A transition dipole moment can be written to describe a transition along the z-axis.

\[\mu_z = \int\limits_{-\infty}^{\infty}N_vN_{v+1}H_{v+1}(\alpha^{1/2}x)e^{-\alpha{x^2}/2}H_{v+1}\mu_{z}(\alpha^{1/2}x)e^{-\alpha{x^2}/2}dx \nonumber \]

\(\mu\) is the dipole moment, so we pull it out of the integral.

\[\mu_z = \mu_{z}\int\limits_{-\infty}^{\infty}N_vN_{v+1}H_{v+1}(\alpha^{1/2}x)e^{-\alpha{x^2}/2}H_{v+1}(\alpha^{1/2}x)e^{-\alpha{x^2}/2}dx \nonumber \]

Using the idea that the transition moment \(\mu_{z}\) changes on x, we express it as a derivative.

\[\mu_z = \frac{d\mu}{dx}\int\limits_{-\infty}^{\infty}N_vN_{v+1}H_{v+1}(\alpha^{1/2}x)e^{-\alpha{x^2}/2}H_{v+1}(\alpha^{1/2}x)e^{-\alpha{x^2}/2}dx \nonumber \]

To evaluate the integral, we take advantage of a special Hermite relationship: \(\sqrt{\alpha}xH_v(\sqrt{\alpha}x)=vH_{v-1}(\sqrt{\alpha}x)+\frac{1}{2}H_{v+1}(\sqrt{\alpha}x)\)
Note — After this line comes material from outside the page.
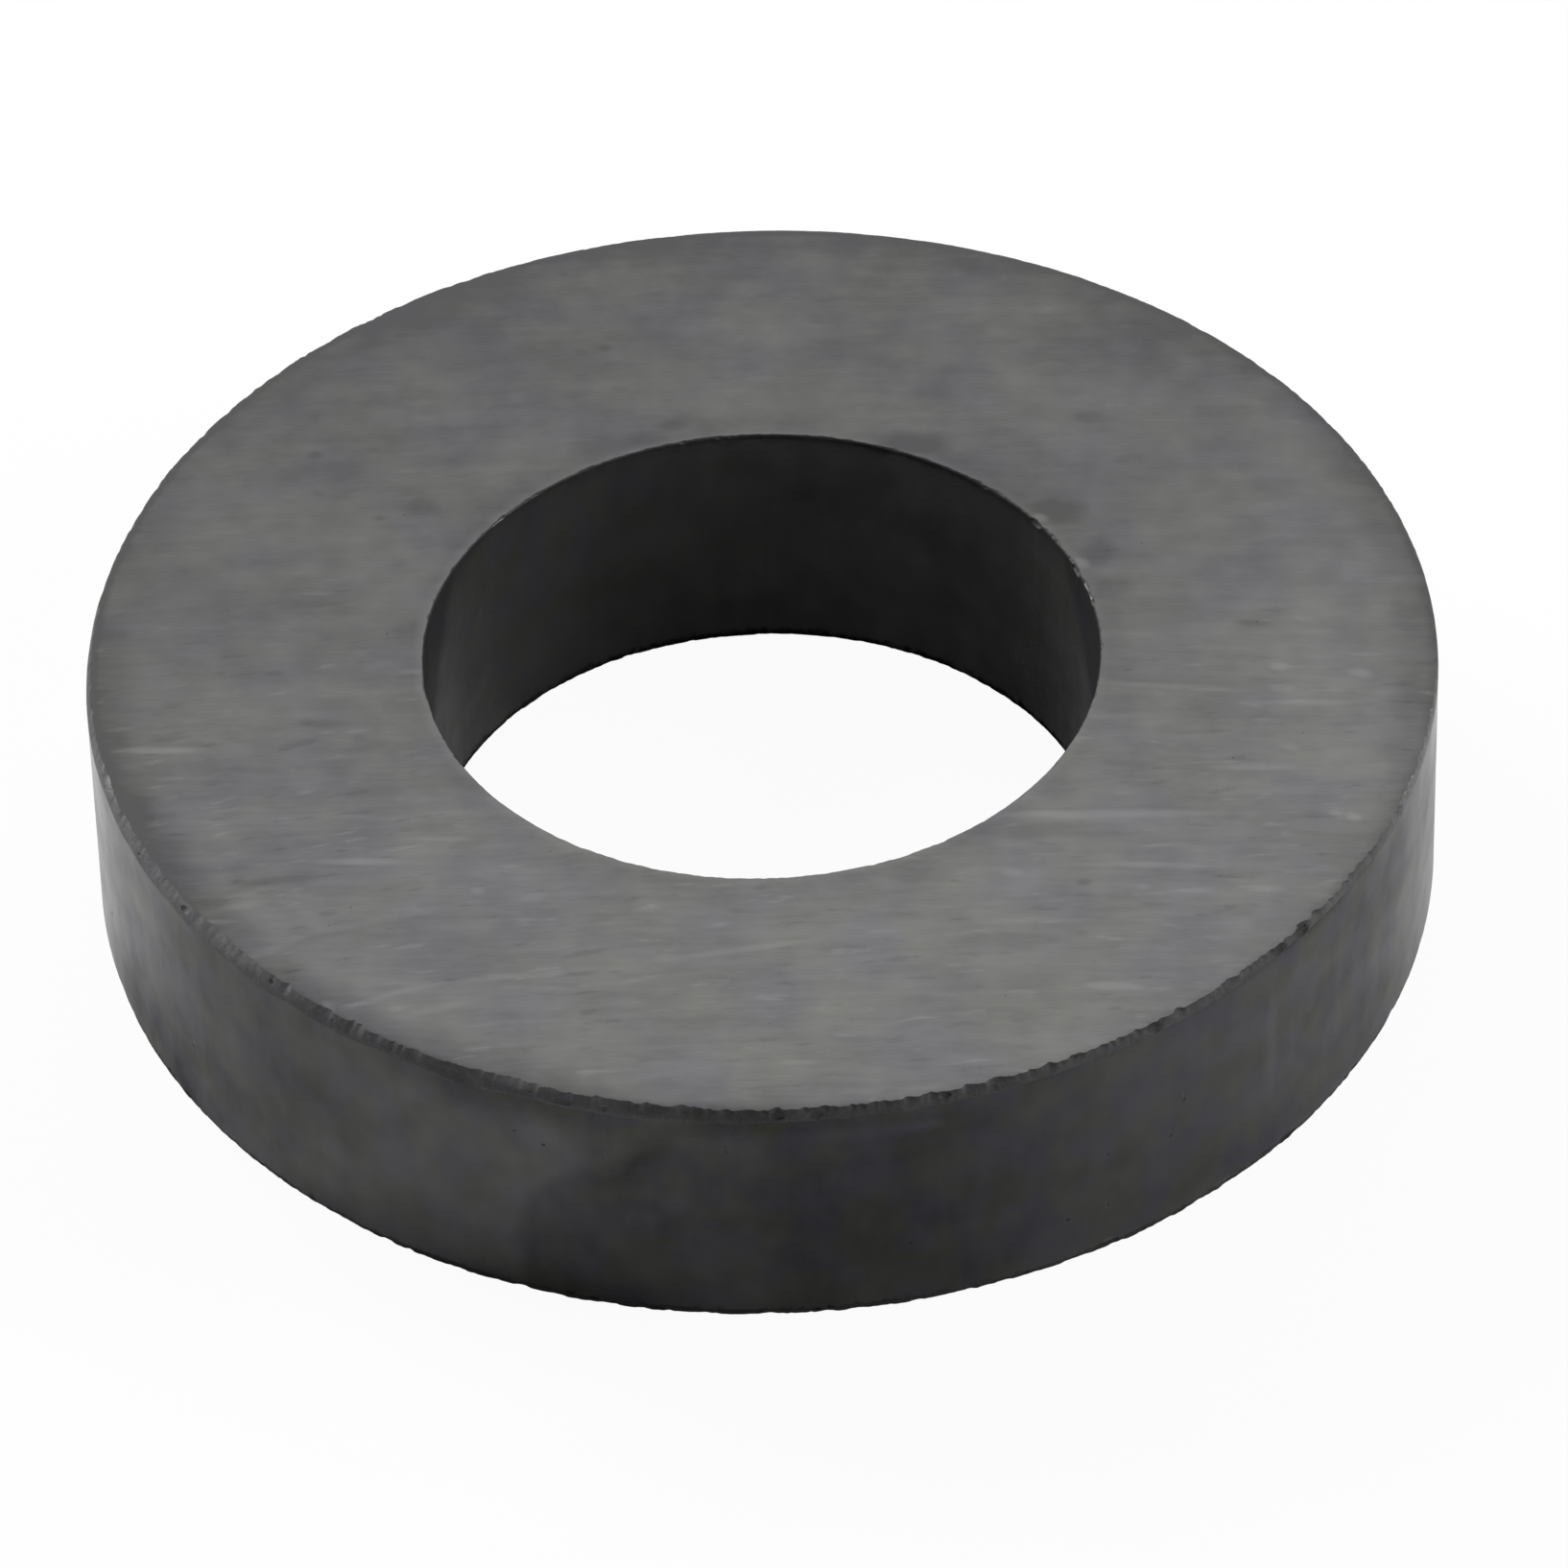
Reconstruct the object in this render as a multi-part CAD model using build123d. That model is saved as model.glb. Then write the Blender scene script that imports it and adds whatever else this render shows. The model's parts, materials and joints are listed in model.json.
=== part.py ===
from build123d import *
import math
import os

# A sintered ferrite ring magnet, lying flat on one of its pole faces.
# It is pressed and fired as one piece, so it is one solid: a ring with two ground pole faces,
# an as-fired outer wall and bore, worn edges, and the small chips that brittle ceramic loses.
# Millimetres. The origin is the middle of the underside, +Z is the ring's axis, and the
# camera of the photograph stands on the -Y side.

# Sizes of the ring
OUTER_DIAMETER = 100.0
BORE_DIAMETER = 50.0
THICKNESS = 20.0

# Edge breaks, as radii: handling rounds the outer edges more than those of the bore
OUTER_TOP_EDGE_RADIUS = 0.6
OUTER_BOTTOM_EDGE_RADIUS = 0.6
BORE_TOP_EDGE_RADIUS = 0.45
BORE_BOTTOM_EDGE_RADIUS = 0.45

# Chips knocked out of an edge: where round the ring, how long along the edge, how deep.
# The angle is in degrees from +X towards +Y, so -90 is the edge nearest the camera.
OUTER_TOP_CHIPS = [
    (-116.5, 5.2, 0.50),
    (-107.5, 1.8, 0.35),
    (-89.8, 1.2, 0.30),
    (-86.8, 1.6, 0.30),
    (-57.0, 2.0, 0.40),
    (-43.0, 1.8, 0.40),
    (-40.0, 1.6, 0.40),
    (-23.0, 1.8, 0.35),
    (131.0, 3.0, 0.40),
    (116.0, 2.2, 0.35),
]
OUTER_BOTTOM_CHIPS = [
    (-118.0, 2.4, 0.35),
    (-69.0, 2.2, 0.40),
    (-62.0, 3.4, 0.45),
    (-49.0, 2.6, 0.40),
    (-42.0, 2.4, 0.40),
    (-31.7, 1.8, 0.35),
    (-23.8, 2.4, 0.45),
]
BORE_TOP_CHIPS = [
    (33.8, 1.4, 0.30),
    (19.7, 1.6, 0.35),
]

OUTER_RADIUS = OUTER_DIAMETER / 2
BORE_RADIUS = BORE_DIAMETER / 2
NODE = "ferrite_ring"


def ring_section():
    """Half of the ring cut through its axis: a rectangle with its four corners rounded."""
    with BuildSketch(Plane.XZ) as section:
        middle = (OUTER_RADIUS + BORE_RADIUS) / 2
        with Locations((middle, THICKNESS / 2)):
            Rectangle(OUTER_RADIUS - BORE_RADIUS, THICKNESS)
        inner, outer = section.vertices().group_by(Axis.X)
        bore_bottom, bore_top = inner.sort_by(Axis.Z)
        outer_bottom, outer_top = outer.sort_by(Axis.Z)
        fillet(bore_bottom, BORE_BOTTOM_EDGE_RADIUS)
        fillet(bore_top, BORE_TOP_EDGE_RADIUS)
        fillet(outer_bottom, OUTER_BOTTOM_EDGE_RADIUS)
        fillet(outer_top, OUTER_TOP_EDGE_RADIUS)
    return section.sketch


def edge_chip(angle, length, depth, edge_radius, wall_radius, height, outward, upward):
    """A ball that cuts a shell-shaped scoop out of a rounded edge of the ring.

    wall_radius and height are where the wall and the face would meet if the edge were sharp.
    outward is 1 on the outer wall and -1 in the bore; upward is 1 on top and -1 underneath.
    """
    slant = math.sqrt(0.5)
    scoop_radius = (length**2 / 4 + depth**2) / (2 * depth)
    # The middle of the rounded edge lies this far in from the sharp corner, along both faces
    rounding_gap = edge_radius * (1 - slant)
    reach = (scoop_radius - depth) * slant - rounding_gap
    centre_radius = wall_radius + outward * reach
    centre_height = height + upward * reach
    turn = math.radians(angle)
    centre = (centre_radius * math.cos(turn), centre_radius * math.sin(turn), centre_height)
    return Pos(*centre) * Sphere(scoop_radius)


def edge_chips():
    """Every chip, on the edge that carries it."""
    edges = [
        (OUTER_TOP_CHIPS, OUTER_TOP_EDGE_RADIUS, OUTER_RADIUS, THICKNESS, 1, 1),
        (OUTER_BOTTOM_CHIPS, OUTER_BOTTOM_EDGE_RADIUS, OUTER_RADIUS, 0.0, 1, -1),
        (BORE_TOP_CHIPS, BORE_TOP_EDGE_RADIUS, BORE_RADIUS, THICKNESS, -1, 1),
    ]
    return [
        edge_chip(angle, length, depth, *edge)
        for chips, *edge in edges
        for angle, length, depth in chips
    ]


def ferrite_ring():
    """The whole magnet: the section turned round +Z, less its chips."""
    ring = revolve(ring_section(), Axis.Z, 360)
    return ring - edge_chips()


magnet = ferrite_ring()
magnet.label = NODE
print(NODE, "volume", round(magnet.volume, 1), "mm3, solids", len(magnet.solids()))

os.makedirs("parts", exist_ok=True)
export_step(magnet, f"parts/{NODE}.step")
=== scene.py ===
# %% [markdown]
# # A ferrite ring magnet
#
# This lesson dresses one plain thing well: a ring of hard grey ceramic, the kind that sits behind a
# loudspeaker. The powder is pressed in a die, fired, and then only its two pole faces are ground flat.
# So the real ring has three finishes. The faces are matt and streaked by the grinding wheel, the outer
# wall and the bore keep a smooth dark fired skin, and the edges are worn and chipped to a rough break.
# Everything below makes those three finishes, and the shapes that separate them.

# %% Load the measured ring
import json
import math
import random

import bmesh
import bpy
from mathutils import Matrix, Vector, noise

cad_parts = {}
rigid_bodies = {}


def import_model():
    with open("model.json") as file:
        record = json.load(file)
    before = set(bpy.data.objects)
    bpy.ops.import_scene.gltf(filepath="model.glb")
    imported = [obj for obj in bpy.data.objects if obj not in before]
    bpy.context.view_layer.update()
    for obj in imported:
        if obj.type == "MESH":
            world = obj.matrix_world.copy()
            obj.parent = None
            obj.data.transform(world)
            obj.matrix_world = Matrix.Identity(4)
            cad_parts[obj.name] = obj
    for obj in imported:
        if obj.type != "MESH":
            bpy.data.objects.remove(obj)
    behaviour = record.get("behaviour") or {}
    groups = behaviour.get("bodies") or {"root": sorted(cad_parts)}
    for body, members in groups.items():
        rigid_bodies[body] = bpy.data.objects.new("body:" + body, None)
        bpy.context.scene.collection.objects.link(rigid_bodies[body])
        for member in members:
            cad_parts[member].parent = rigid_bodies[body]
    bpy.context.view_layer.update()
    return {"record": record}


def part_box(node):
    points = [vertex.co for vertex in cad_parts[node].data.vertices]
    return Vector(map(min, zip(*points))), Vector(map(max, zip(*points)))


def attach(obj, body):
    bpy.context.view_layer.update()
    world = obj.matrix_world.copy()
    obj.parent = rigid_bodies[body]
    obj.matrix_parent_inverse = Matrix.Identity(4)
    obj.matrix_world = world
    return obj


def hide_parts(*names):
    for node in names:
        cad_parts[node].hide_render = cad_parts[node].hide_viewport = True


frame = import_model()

MM = 0.001

low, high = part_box("ferrite_ring")
OUTER_RADIUS = (high.x - low.x) / 2
THICKNESS = high.z - low.z
bore_mount = next(mount for mount in frame["record"]["mounts"] if mount["name"] == "bore")
BORE_RADIUS = bore_mount["dims"]["r_mm"] * MM
print(f"ring: {OUTER_RADIUS / MM:.1f} mm outer radius, {BORE_RADIUS / MM:.1f} mm bore radius, "
      f"{THICKNESS / MM:.1f} mm thick")

# %% [markdown]
# ## The camera
#
# The picture looks down on the ring with a long lens from almost a metre away, which is why the far side
# looks hardly smaller than the near side. A camera could be placed by eye, but a real picture fixes it
# well: the height comes from how flat the circles look, the distance from how much the far side shrinks.
# The camera aims a little to the right of the ring's middle and below it, so the ring sits up and left.

# %% Place the camera
CAMERA_ELEVATION = math.radians(41.25)
CAMERA_DISTANCE = 809.6 * MM
CAMERA_ROLL = math.radians(-1.58)
CAMERA_LENS = 249.3
AIM_RIGHT = 1.463 * MM
AIM_DOWN = 2.339 * MM
CLIP_START = 10 * MM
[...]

\[\mu_z = \frac{N_vN_{v+1}}{\sqrt{\alpha}}(\frac{d\mu}{dx})\int\limits_{-\infty}^{\infty}H_{v+1}(\sqrt{\alpha}x)e^(-\alpha{x^2}/2)[vH_{v-1}(\sqrt{\alpha}x)+\frac{1}{2}H_{v+1}(\sqrt{\alpha}x)]dx \nonumber \]

By inspection, it is clear that the integral only allows transitions of \(\Delta{v}=\pm1\), because for any other value, the integral will be zero.